Вполне логично также и то, что Шопенгауэр, который из своей волюнтаристской доктрины, иначе говоря, из персонализации всего сущего, извлек пессимизм, делает из всего этого вывод о том, что основанием морали является страдание. Лишь отсутствие социального и исторического чувства, неспособность и человечество тоже почувствовать как некую личность, хотя и коллективную, одним словом, эгоизм помешал Шопенгауэру почувствовать Бога, помешал ему индивидуализировать и персонифицировать всеобъемлющую и коллективную Волю: Волю Вселенной.
С другой стороны, примите во внимание его неприязнь к эволюционистским, или трансформистским, чисто эмпирическим доктринам, а именно так он воспринял учения Ламарка и Дарвина, чью теорию, судя о ней лишь по пространному резюме в Times , в одном из своих писем Адаму Льюису ван Доссу (от 1 марта 1860) он квалифицировал как «грубый эмпиризм» ( platter Empirismus ). Действительно, с точки зрения такого волюнтариста, как Шопенгауэр, теория Дарвина, столь осторожная, осмотрительно эмпирическая и рациональная, не принимала в расчет внутреннюю пружину, существенную движущую причину эволюции. В самом деле, какова та скрытая сила, та предельная движущая причина, которая побуждает живые организмы продлевать свое существование, пробуждает в них стремление сохраняться и размножаться? Отбор, приспособление, наследование - все это лишь внешние условия. Эта внутренняя движущая сила, которую он назвал волей, согласно нашему предположению является во всех других существах тем, что мы ощущаем в себе как чувство воли, как побуждение быть всем, быть всеми другими, не переставая в то же время быть тем, что мы есть. Можно сказать, что эта сила является чем-то божественным в нас, это сам Бог, который в нас творит, потому что в нас страдает.

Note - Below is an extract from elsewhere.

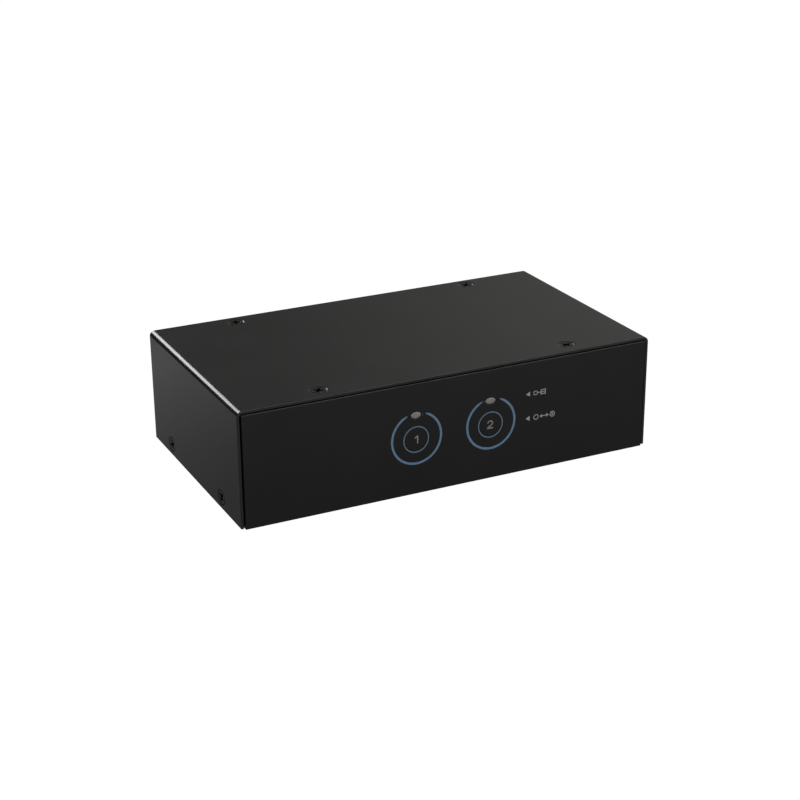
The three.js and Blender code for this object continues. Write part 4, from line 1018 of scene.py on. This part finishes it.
# The metal bush round an audio socket's bore, as radius and height in mm; the last two points are its bore.
bush_steps, bush_shift, bore_start = 40, 4.1 * mm, 6
bush_profile = [(1.78, -3.6), (1.78, 0.03), (2.4, 0.03), (2.4, 0.1), (2.3, 0.16), (1.75, 0.16), (1.62, 0.04),
                (1.62, -3.2)]
bush_profile = [(radius * mm, height * mm) for radius, height in bush_profile]
for name in ("audio_in_1", "audio_in_2", "audio_out"):
    low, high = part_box(name)
    spot = (low + high) / 2
    machined(name, f"{name}_block", black_nylon, 0.12 * mm, 30)
    for side, shift in (("left", -bush_shift), ("right", bush_shift)):
        points, faces = rings_body(bush_profile, around(bush_steps))
        points = placed(points, (spot.x + shift, high.y, spot.z), "rear")
        bush = add_piece(f"{name}_bush_{side}", points, faces, nickel, "case", sharp=30)
        second_finish(bush, black_nylon, hollow(faces, bush_steps, bush_profile, bore_start))

power_low, power_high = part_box("power_jack")
power_spot = (power_low + power_high) / 2
pin_reach, pin_tip, pin_root = 1.4 * mm, 0.1 * mm, 9 * mm


def on_pin(point):
    """Whether a place is on the power jack's middle pin."""
    return (math.hypot(point.x - power_spot.x, point.z - power_spot.z) < pin_reach
            and power_high.y - pin_root < point.y < power_high.y - pin_tip)


machined("power_jack", "power_jack_block", black_nylon, 0.12 * mm, 30, (nickel, on_pin))

# ---- Boards and what they carry ----
# Two green boards, one over the other on hexagonal standoffs, joined by a tall connector, and a small
# board behind the panel with the two switches and lamps, tied to the main board by a flat cable.

solder_mask = coat("green_solder_mask", (0.012, 0.09, 0.04), 0.35, shift=0.25, grain=1.2 * mm,
                   relief=0.006 * mm)
moulded_chip = coat("moulded_chip", (0.018, 0.018, 0.018), 0.55, grain=0.3 * mm, relief=0.006 * mm)
flat_cable = coat("grey_flat_cable", (0.38, 0.38, 0.38), 0.5, grain=0.6 * mm, relief=0.004 * mm)
zinc = coat("zinc_plated_steel", (0.58, 0.59, 0.60), 0.33, metallic=1.0, grain=0.5 * mm, relief=0.002 * mm)
for node in ("main_board", "console_board", "key_board"):
    machined(node, f"{node}_laminate", solder_mask, 0.06 * mm)
for number in range(1, 5):
    machined(f"middle_standoff_{number}", f"middle_spacer_{number}", nickel, 0.1 * mm)
    machined(f"top_standoff_{number}", f"top_spacer_{number}", nickel, 0.1 * mm)
for number in (1, 2):
    machined(f"tact_switch_{number}", f"switch_housing_{number}", black_nylon, 0.12 * mm)
    machined(f"switch_plunger_{number}", f"switch_button_{number}", black_nylon, 0.1 * mm)
    machined(f"hub_lamp_{number}", f"lamp_{number}", pale_resin, 0.15 * mm)
    machined(f"key_board_screw_{number}", f"pan_head_{number}", zinc, 0.12 * mm)
machined("key_ribbon", "flat_cable", flat_cable, 0.1 * mm)
machined("ribbon_header", "cable_header", black_nylon, 0.15 * mm)
machined("board_link", "board_connector", black_nylon, 0.15 * mm)
machined("switch_chip", "main_chip", moulded_chip, 0.12 * mm)
machined("hub_chip", "usb_chip", moulded_chip, 0.1 * mm)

Эта сила, это влечение к сознанию, эта симпатия заставляет нас обнаруживать сознание во всем. Она приводит в движение и возбуждает мельчайшие живые существа, приводит в движение и возбуждает, быть может, самые клетки нашего собственного телесного организма, который представляет собою некое более или менее единое сообщество живых существ; она приводит в движение наши кровяные шарики. Из множества жизней слагается наша жизнь, из множества стремлений, быть может, на грани бессознательного, складывается наше витальное стремление. Сновиденье нашей веры в то, что клетки, кровяные шарики нашего организма имеют что-то вроде сознания или рудиментарной, клеточной, атомарной его основы, - ничуть не более абсурдно, чем те многочисленные сновидения, которые считаются теориями, имеющими право на существование. А коль скоро мы вступили на путь фантазий, можно вообразить себе, что эти клетки общаются между собой, и одна из них высказывает свою веру в то, что все они - суть части единого высшего организма, наделенного коллективным личным сознанием. Фантазия эта в истории человеческого чувства возникала не раз, когда какой-нибудь философ или поэт предполагал, что мы, люди, подобны кровяным шарикам некоего Высшего Существа, обладающего коллективным, Вселенским сознанием.